The Cochrane Infectious Diseases Group Review of Hydroxychloroquine for COVID-19 has been recognised with the inaugural Harding Prize for Useful and Trustworthy Communication. The £3,141 prize was launched to celebrate individuals or teams liaising on information which helps inform policies or procedures. It was judged by five experts, including deputy chief medical officer Professor Sir Jonathan Van-Tam, Helen Boaden of the UK Statistics Authority, and former Nuffield Foundation chairwoman Professor Onora O’Neill.
The panel said that, as with all its projects, the Cochrane review worked to internationally agreed methodology and prioritised high quality (randomised) evidence. This particular review was a summary of the evidence for the use of hydroxychloroquine in treating Covid-19. Using clear language, it communicated straightforwardly and with balance that that there was no benefit to hydroxychloroquine which outweighed the side effects and that trials of it should be stopped. That decision was then made.
They added: “This subject may seem minor in the UK where treatment by hydroxychloroquine was never a big part of medical discussion. However, many millions of people around the world, especially in the USA and Brazil, were encouraged by their leaders to take this treatment seriously.”
The panel felt that just as the ONS survey (joint winner of the inaugural prize) was the bedrock of accurate information about Covid-19 infection rates in the UK, the Cochrane approach delivered rigorous, trustworthy and balanced reviews of scientific papers communicated with clarity and directness. Such reviews enabled policy makers, journalists and the public to discuss and make decisions based on the best evidence.

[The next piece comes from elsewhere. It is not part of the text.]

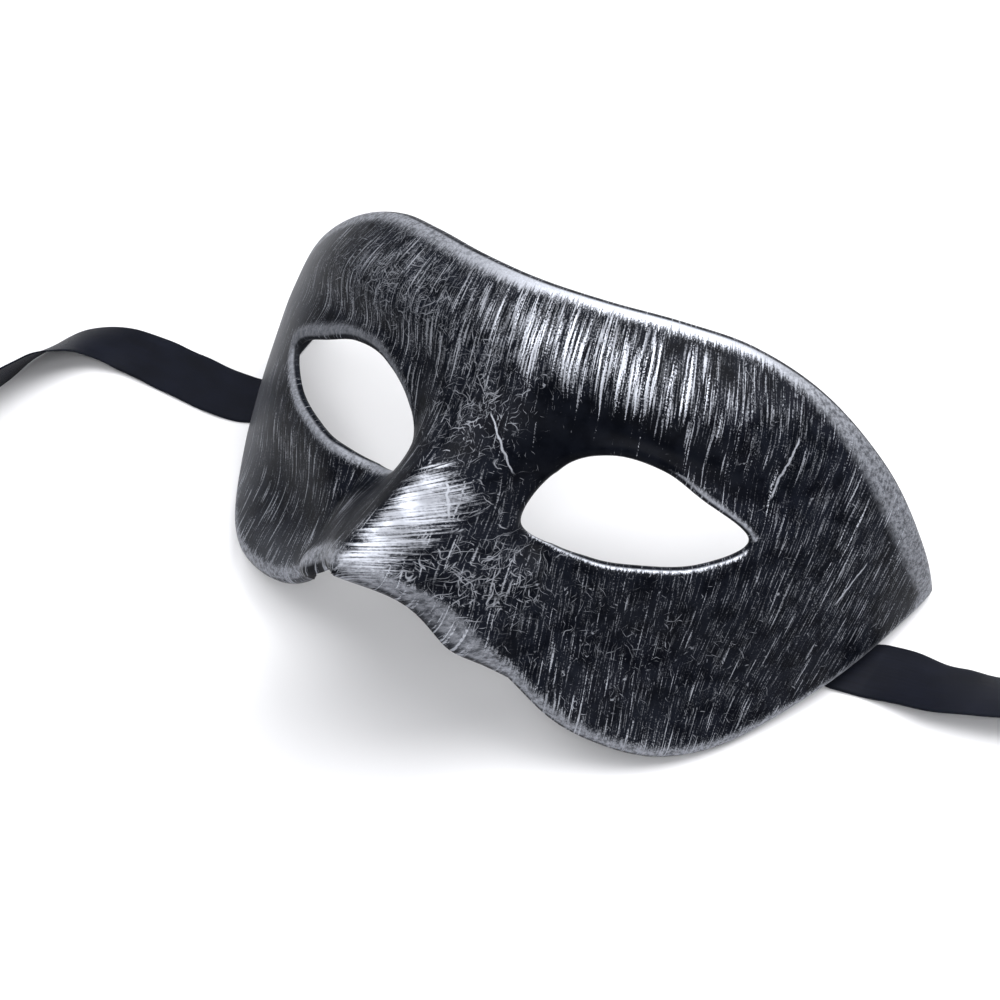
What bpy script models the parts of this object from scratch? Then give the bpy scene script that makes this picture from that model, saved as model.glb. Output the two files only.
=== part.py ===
"""Half-face masquerade eye mask with a satin ribbon tie at each temple.

The shell is drawn as it is worn: X runs across the face, -Y out of the face and +Z up. It is then
pitched back until it lies on its cheek lobes and temples, as it does by itself on a table.
Units are metres, +Z is up, and the origin lies on the table under the middle of the shell.
"""

import math

import bmesh
import bpy
import numpy as np
from mathutils import Vector

COLLECTION_NAME = "masquerade_eye_mask"

# Plan curve of the shell: half an ellipse round the front of the head, drawn in above and below
HALF_WIDTH = 0.0880
WRAP_DEPTH = 0.0780
TOP_TAPER = 0.245
CHEEK_TAPER = 0.02
LEVEL_BAND = 0.0085
TAPER_REACH = 0.0480

# Free edge of the half: its reach round the head, and its heights above and below the eye line
TEMPLE_REACH = 0.1218
BROW_HEIGHT = 0.0408
TEMPLE_HEIGHT = 0.0027
CHEEK_DROP = 0.0475

# Wall and rolled edges
WALL = 0.0016
RIM_RADIUS = 0.0032
EYE_LIP_RADIUS = 0.0020

# Eye hole, a leaf whose long axis rises to its outer corner
EYE_CENTRE_ACROSS = 0.0380
EYE_CENTRE_HEIGHT = -0.0031
EYE_SLANT = math.radians(16.5)
EYE_HALF_LENGTH = 0.0228
EYE_RISE = 0.0159

# Nose: a ridge that runs out and down from the bridge to the tip
NOSE_FORWARD = 0.0386
NOSE_BRIDGE_HEIGHT = 0.0061
NOSE_TIP_DROP = 0.0236
NOSE_HALF_WIDTH = 0.0266
NOSE_BRIDGE_SHARE = 0.66
NOSE_BRIDGE_SOFTNESS = 0.22
NOSE_RIDGE_SOFTNESS = 0.07
NOSE_FLANK_POWER = 1.4

# Swells and hollows of the face: where each lies, how far it spreads and how far it stands out
RELIEF_DEPTH = 0.0100

# Across as shares of half width, up as shares of brow height, out as shares of relief depth
BROW_FORMS = (
    # name, across, height, spread across, spread up, push out
    ("eye_socket", 0.2193, 0.1838, 0.1091, 0.2108, -0.23),
    ("brow_ridge", 0.4136, 0.6299, 0.3159, 0.2108, 0.23),
    ("lid_hollow", 0.4375, 0.3676, 0.2670, 0.1324, -0.29),
)

# The same, up as shares of cheek drop
CHEEK_FORMS = (
    # name, across, height, spread across, spread up, push out
    ("nose_side", 0.2068, -0.1537, 0.0977, 0.2021, -0.93),
    ("cheek_hollow", 0.5341, -0.5853, 0.2432, 0.2695, -0.47),
    ("nostril_side", 0.1250, -0.6105, 0.0795, 0.1263, -0.35),
    ("nostril_wing", 0.2159, -0.7789, 0.1000, 0.1895, 0.62),
)

# Upper edge from the centre line to the temple corner
UPPER_EDGE = (
    # name, share of temple reach, share of brow height
    ("centre_dip", 0.00, 0.947),
    ("inner_brow", 0.13, 0.963),
    ("brow_start", 0.27, 0.997),
    ("brow_peak", 0.41, 1.000),
    ("outer_brow", 0.56, 0.900),
    ("brow_end", 0.71, 0.670),
    ("upper_temple", 0.86, 0.355),
    ("temple_shoulder", 0.975, 0.130),
)

# Lower edge from the temple corner to the nose tip
LOWER_EDGE = (
    # name, share of temple reach, share of cheek drop
    ("temple_underside", 0.985, 0.000),
    ("under_temple", 0.88, 0.20),
    ("jaw_line", 0.75, 0.505),
    ("outer_lobe", 0.61, 0.815),
    ("lobe_corner", 0.49, 0.963),
    ("lobe_bottom", 0.37, 0.985),
    ("inner_lobe", 0.27, 0.932),
    ("nostril_foot", 0.17, 0.770),
    ("nostril_arch", 0.08, 0.600),
)

# Eye hole, anticlockwise from its outer corner, along its long axis and above it
EYE_EDGE = (
    # name, share of half length, share of rise
    ("outer_corner", 1.00, 0.00),
    ("upper_outer", 0.56, 0.52),
    ("outer_lid", 0.22, 0.86),
    ("top", -0.25, 1.00),
    ("inner_lid", -0.70, 0.74),
    ("inner_corner", -1.00, 0.00),
    ("lower_inner", -0.42, -0.33),
    ("bottom", 0.00, -0.40),
    ("lower_outer", 0.55, -0.34),
)

# Ribbon ties, which pass under the raised edge below each temple and lie on the table
RIBBON_WIDTH = 0.0150
RIBBON_THICKNESS = 0.0010
RIBBON_BACK = 0.0180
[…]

“The authors of the review and the entire editorial team are made up”, noted LSTM’s Professor Paul Garner, Co-ordinating Editor of the Cochrane Infectious Diseases Group. “It is a great example of the value of Cochrane: an independent assessment of the evidence, free of intellectual conflicts of interest and bias. Covid-19 has shown the importance of Cochrane in cutting through the hype and misinformation and to guide the public and health professionals to best practice”.
The prize, launched in association with the Science Media Centre and Sense about Science, was awarded on international Pi Day (Monday 14th March) by the Winton Centre for Risk and Evidence Communication, based at the Centre for Mathematical Sciences at the University of Cambridge, supported by billionaire businessman Sir David Harding.
The editorial base of the Cochrane Infectious Diseases Group is funded by UK aid from the UK government for the benefit of low- and middle-income countries (project number 300342-104). The views expressed do not necessarily reflect the UK government’s official policies.